------ Available data
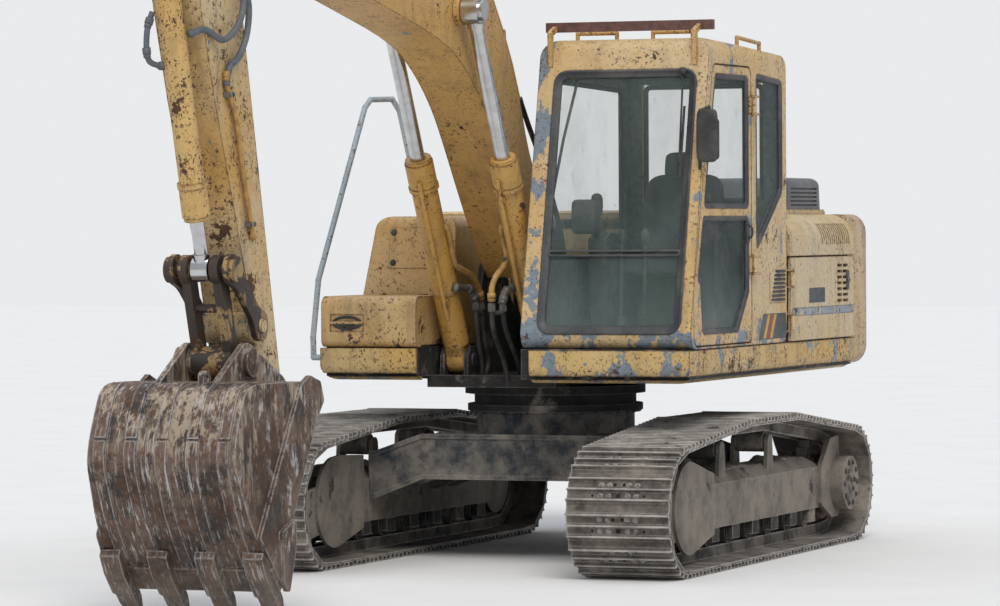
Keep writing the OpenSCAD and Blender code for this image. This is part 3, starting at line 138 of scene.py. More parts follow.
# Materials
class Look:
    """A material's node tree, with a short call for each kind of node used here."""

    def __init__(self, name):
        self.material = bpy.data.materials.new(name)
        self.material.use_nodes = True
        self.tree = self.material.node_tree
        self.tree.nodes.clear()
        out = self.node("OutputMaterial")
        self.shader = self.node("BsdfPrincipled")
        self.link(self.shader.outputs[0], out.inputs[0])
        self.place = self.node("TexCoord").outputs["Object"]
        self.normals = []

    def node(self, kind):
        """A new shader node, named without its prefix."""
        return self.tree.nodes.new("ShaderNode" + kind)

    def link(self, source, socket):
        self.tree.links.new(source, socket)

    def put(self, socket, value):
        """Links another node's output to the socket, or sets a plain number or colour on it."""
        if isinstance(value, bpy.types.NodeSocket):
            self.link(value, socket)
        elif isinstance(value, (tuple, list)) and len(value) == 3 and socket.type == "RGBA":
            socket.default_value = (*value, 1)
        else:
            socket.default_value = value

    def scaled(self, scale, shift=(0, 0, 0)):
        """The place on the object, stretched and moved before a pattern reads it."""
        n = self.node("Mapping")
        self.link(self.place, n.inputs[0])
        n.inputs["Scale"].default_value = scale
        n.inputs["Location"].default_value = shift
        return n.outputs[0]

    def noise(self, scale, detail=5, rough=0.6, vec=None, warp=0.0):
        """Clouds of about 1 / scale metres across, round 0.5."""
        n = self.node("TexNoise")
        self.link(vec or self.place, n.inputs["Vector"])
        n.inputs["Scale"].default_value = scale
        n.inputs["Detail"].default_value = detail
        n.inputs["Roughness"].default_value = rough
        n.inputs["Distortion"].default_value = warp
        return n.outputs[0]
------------
Task to carry out: Write out a verbatim copy of the data, beginning with its first line and ending with the line that contains "node tree, with".

Task output:
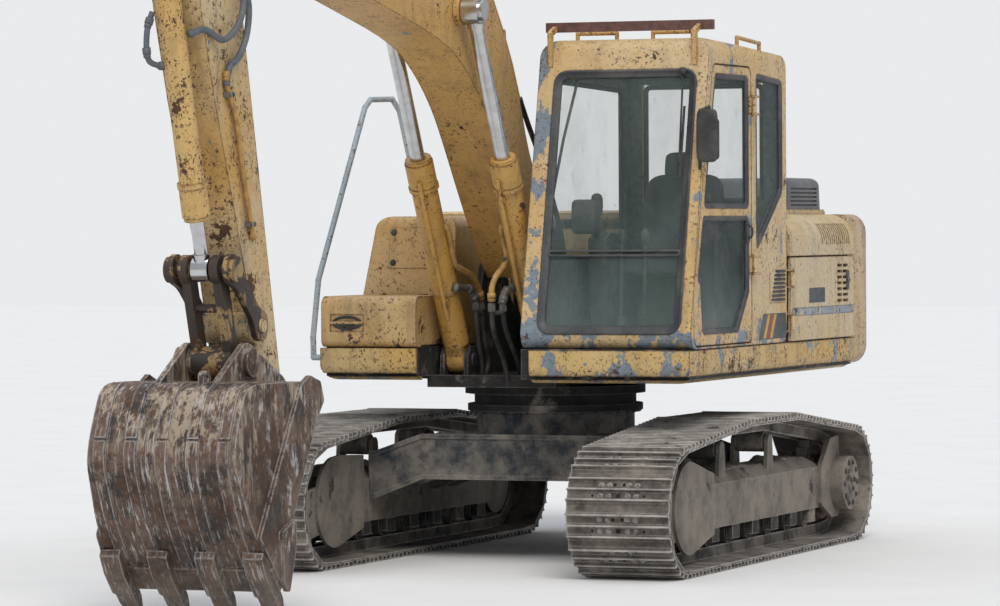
Keep writing the OpenSCAD and Blender code for this image. This is part 3, starting at line 138 of scene.py. More parts follow.
# Materials
class Look:
    """A material's node tree, with a short call for each kind of node used here."""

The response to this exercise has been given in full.